Most of the road to Guadalupe y Calvo runs through a dreamlike landscape of serried pinewoods. The sky was that intense blue you can sense in a black-and-white photograph by Manuel Álvarez Bravo. At 10:50 in the morning we arrived at the town of Rio Verde, where they hang meat on the line like washed socks. Unfortunately it’s no longer just beef, but also the bodies of victims from the “war on drugs.”

The winding road began to climb as steeply as a big dipper. The driver was an old hand. He threw the bus round the bends entrusting our fates to Pope John Paul II, the Virgin of Guadalupe, and St. Juan Diego, whose pictures were stuck on the windscreen. At one stop a
newspaper vendor called Federico Chávez got on. The youngster exchanged greetings with almost all of the passengers; we were the only outsiders. Before we left Mexico City, Iván Noé Licón, a Chihuahua education official, had warned me on the phone to be discreet about our identity. “People are cagey with strangers, because they think they’re police,” he told me. So when some of the travelers took Ernesto for a priest, we didn’t say anything.

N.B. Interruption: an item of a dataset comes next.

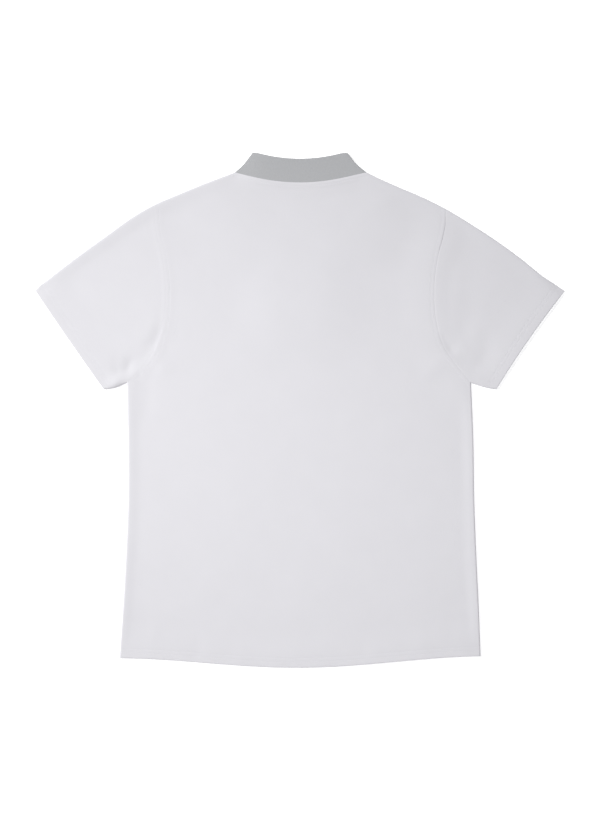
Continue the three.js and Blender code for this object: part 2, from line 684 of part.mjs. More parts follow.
// Buttons: four-hole discs with an eased rim, face down on the surface
function button() {
  const disc = new THREE.Shape();
  disc.absarc(0, 0, BUTTON.radius - BUTTON.rim, 0, 2 * Math.PI);
  for (let k = 0; k < BUTTON.holes; k++) {
    const turn = ((k + 0.5) / BUTTON.holes) * 2 * Math.PI;
    const hole = new THREE.Path();
    const [x, y] = [BUTTON.holeFromCentre * Math.cos(turn), BUTTON.holeFromCentre * Math.sin(turn)];
    hole.absarc(x, y, BUTTON.hole - BUTTON.rim / 2, 0, 2 * Math.PI, true);
    disc.holes.push(hole);
  }
  const geometry = new THREE.ExtrudeGeometry(disc, {
    depth: BUTTON.height - 2 * BUTTON.rim,
    bevelThickness: BUTTON.rim,
    bevelSize: BUTTON.rim,
    bevelSegments: 1,
    curveSegments: 8,
  });
  return geometry.translate(0, 0, BUTTON.rim);
}

BUTTONS_BELOW_COLLAR.forEach((down, k) => {
  const mesh = namedMesh(`button_${k + 1}`, button(), pearl);
  mesh.position.set(0, slitTop - down, 0);
  shirt.add(mesh);
});

export default shirt;
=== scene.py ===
# A white polo shirt with a grey rib stand collar, laid flat on its front with its back up.
# Sizes are in millimetres and become metres in the meshes. +X is the wearer's right, +Y runs from
# the hem to the collar, and +Z is up from the surface that the shirt lies on.
import math
import bmesh
import bpy
import numpy as np
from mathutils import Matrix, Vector
from mathutils.geometry import delaunay_2d_cdt


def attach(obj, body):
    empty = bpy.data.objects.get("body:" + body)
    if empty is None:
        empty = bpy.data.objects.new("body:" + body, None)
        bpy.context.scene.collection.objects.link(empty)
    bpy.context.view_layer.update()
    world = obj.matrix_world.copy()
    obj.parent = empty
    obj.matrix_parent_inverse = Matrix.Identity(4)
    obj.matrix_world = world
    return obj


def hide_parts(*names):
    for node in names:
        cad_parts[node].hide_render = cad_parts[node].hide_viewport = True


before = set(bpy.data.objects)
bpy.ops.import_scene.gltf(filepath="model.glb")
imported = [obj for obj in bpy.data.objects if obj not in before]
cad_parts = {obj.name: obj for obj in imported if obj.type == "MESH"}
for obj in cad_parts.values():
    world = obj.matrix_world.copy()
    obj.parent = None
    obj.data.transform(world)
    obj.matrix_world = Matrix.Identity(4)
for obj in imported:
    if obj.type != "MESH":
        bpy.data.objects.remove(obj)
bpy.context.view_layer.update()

# BACK PANEL
# One piece of pique knit from the neck seam to the hem, with no yoke. It is cut with the shoulder
# line on the fold of the shirt as it lies, and its hem is turned up and sewn with a twin needle.

# Half widths of the side seam on each side, by height along the back
SIDE_SEAM = {
    "left": [(-385, 279.9), (-295, 273.8), (-233, 270.3), (-140, 266.6), (-45, 266.7), (41, 268.4)],
    "right": [(-385, 280), (-295, 276.5), (-233, 273.5), (-140, 270), (-45, 268.5), (41, 265)],
}
# Heights of the shoulder and overarm line, by distance from the centre
OVERARM = {
    "left": [(100, 367.7), (150, 349), (190, 332.6), (226, 317), (263, 295.8), (300, 269),
             (340, 240.4), (375, 213.8), (394, 198.5), (410, 184)],
    "right": [(100, 367.7), (150, 345.6), (190, 328.6), (226, 310.5), (263, 288.2), (300, 264.1),
              (340, 235.2), (375, 207), (394, 194.6), (410, 183.5)],
}
# The back armhole, from just above the underarm to just below the shoulder
ARMHOLE = [(241, 70), (220, 103), (209, 150), (208.5, 200), (214, 240), (223, 278)]
FRONT_ARMHOLE_DEEPER = 6
SHOULDER_X = 226
UNDERARM_Y = 41
SIGN = {"left": -1, "right": 1}

NECK_X, NECK_Y = 100, 367.7
BACK_NECK_DROP = 16.6
HEM_CORNER_Y = {"left": -385, "right": -382}
HEM_MIDDLE_Y = -399.7
HEM_FRONT_RISE = 10
HEM_ROUNDNESS = 1.8

CLOTH = 1.2
HEM_WALL = 2.3
HEM_TURN = 15
SEAM = 0.012          # between two pieces that are sewn together
ROLL, NECK_ROLL = 2.7, 3.5


def read(rows, at):
    """A two-column table, read on a smooth curve through its rows."""
    keys, values = np.array(rows, float).T
    n = len(keys)
    before, after = np.maximum(np.arange(n) - 1, 0), np.minimum(np.arange(n) + 1, n - 1)
    slopes = (values[after] - values[before]) / (keys[after] - keys[before])
    k = np.clip(np.searchsorted(keys, at), 1, n - 1)
    width = keys[k] - keys[k - 1]
    s = (at - keys[k - 1]) / width
    u = 1 - s
    return ((1 + 2 * s) * u * u * values[k - 1] + s * u * u * width * slopes[k - 1]
            + s * s * (3 - 2 * s) * values[k] - s * s * u * width * slopes[k])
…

It seems teachers and priests are the only outsiders who are greeted without suspicion in those parts.

After eight hours, we finally reached our destination: the municipal capital of Guadalupe y Calvo. From there we planned to tour the surrounding villages—although that is a manner of speaking, because on the bumpy tracks that link these hamlets it takes five or six hours to get anywhere. We met up with Chava, a local official who would be our guide and friend in this world we knew so little of. It was impossible not to be moved by the majestic beauty of the place, and the tragedy of its inhabitants. They were five unforgettable days.

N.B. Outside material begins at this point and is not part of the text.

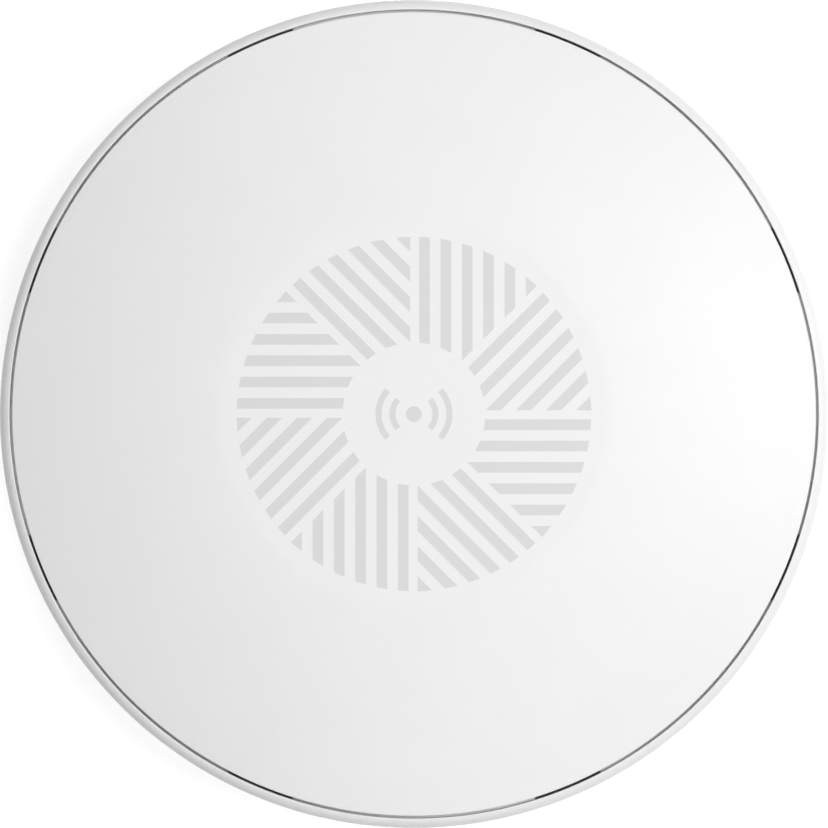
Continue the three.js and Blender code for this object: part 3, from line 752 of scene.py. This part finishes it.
def housing_outline():
    side_centre = (SIDE_RADIUS, SIDE_TOP)
    outer_reach = (RADIUS - SIDE_RADIUS, SIDE_TOP - REAR_Z)
    inner_reach = (outer_reach[0] - WALL, outer_reach[1] - WALL)
    rim_centre = (RADIUS - RIM_FILLET, RIM_TOP - RIM_FILLET)
    lip_angle = acos((LIP_RADIUS - rim_centre[0]) / RIM_FILLET)
    rim = arc(rim_centre, (RIM_FILLET, RIM_FILLET), 0, lip_angle, RIM_STEPS)
    lip_top = rim[-1][1]
    floor_top = FLOOR_Z + WALL
    return rounded([
        (0, FLOOR_Z, 0),
        (RECESS_RADIUS, FLOOR_Z, 0.4 * MM),
        (RECESS_RADIUS, REAR_Z, 0.5 * MM),
        *arc(side_centre, outer_reach, -pi / 2, 0, SIDE_STEPS[0]),
        *rim[:-1],
        (LIP_RADIUS, lip_top, 0.12 * MM),
        (LIP_RADIUS, TRENCH_Z, 0),
        (TRENCH_RADIUS, TRENCH_Z, 0),
        (TRENCH_RADIUS, LEDGE_Z, 0),
        (LEDGE_RADIUS, LEDGE_Z, EDGE),
        (LEDGE_RADIUS, LEDGE_Z - LEDGE_THICKNESS, EDGE),
        *arc(side_centre, inner_reach, 0, -pi / 2, SIDE_STEPS[1]),
        (RECESS_RADIUS + WALL, REAR_Z + WALL, 0.4 * MM),
        (RECESS_RADIUS + WALL, floor_top, 0.6 * MM),
        (0, floor_top, 0),
    ])


def vent_cutters():
    past_lip, past_ledge = VENT_CLEARANCE
    cutters = []
    for k in range(VENT_COUNT):
        centre = (k + 0.5) * 2 * pi / VENT_COUNT
        start, end = centre - VENT_ANGLE / 2, centre + VENT_ANGLE / 2
        points = ring_sector(VENT_INNER_RADIUS, LIP_RADIUS + past_lip, start, end)
        cutters.append(prism(points, LEDGE_Z - LEDGE_THICKNESS - PAST, LEDGE_Z + past_ledge))
    return cutters


def on_circle(radius, angle):
    return (radius * cos(angle), radius * sin(angle))


def stud(angle):
    """A T-shaped stud under the floor, which locks into a keyhole of the bracket."""
    shaft, head, low, high = 2.2 * MM, 4.3 * MM, 1.1 * MM, 2.6 * MM
    outline = rounded([
        (0, low, 0), (head, low, 0.4 * MM), (head, high, 0.3 * MM), (shaft, high, 0.3 * MM),
        (shaft, FLOOR_Z + WALL / 2, 0), (0, FLOOR_Z + WALL / 2, 0),
    ])
    return lathe(outline, SMALL_STEPS, on_circle(STUD_CIRCLE, angle))


SCREWS = [f"board_screw_{k}" for k in range(1, 5)]
PINS = ["heat_sink_pin_1", "heat_sink_pin_2"]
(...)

As a journalist I had come to investigate the story of child exploitation in the area, where minors are put often to work by their parents on the poppy and marijuana harvests. These are kids who become criminals without even realizing it. Many, from the age of seven upwards, die of poisoning by the pesticides used on the plantations. Those who survive into adolescence are already carrying AK-47s, or “goat’s horns” as these weapons are popularly known.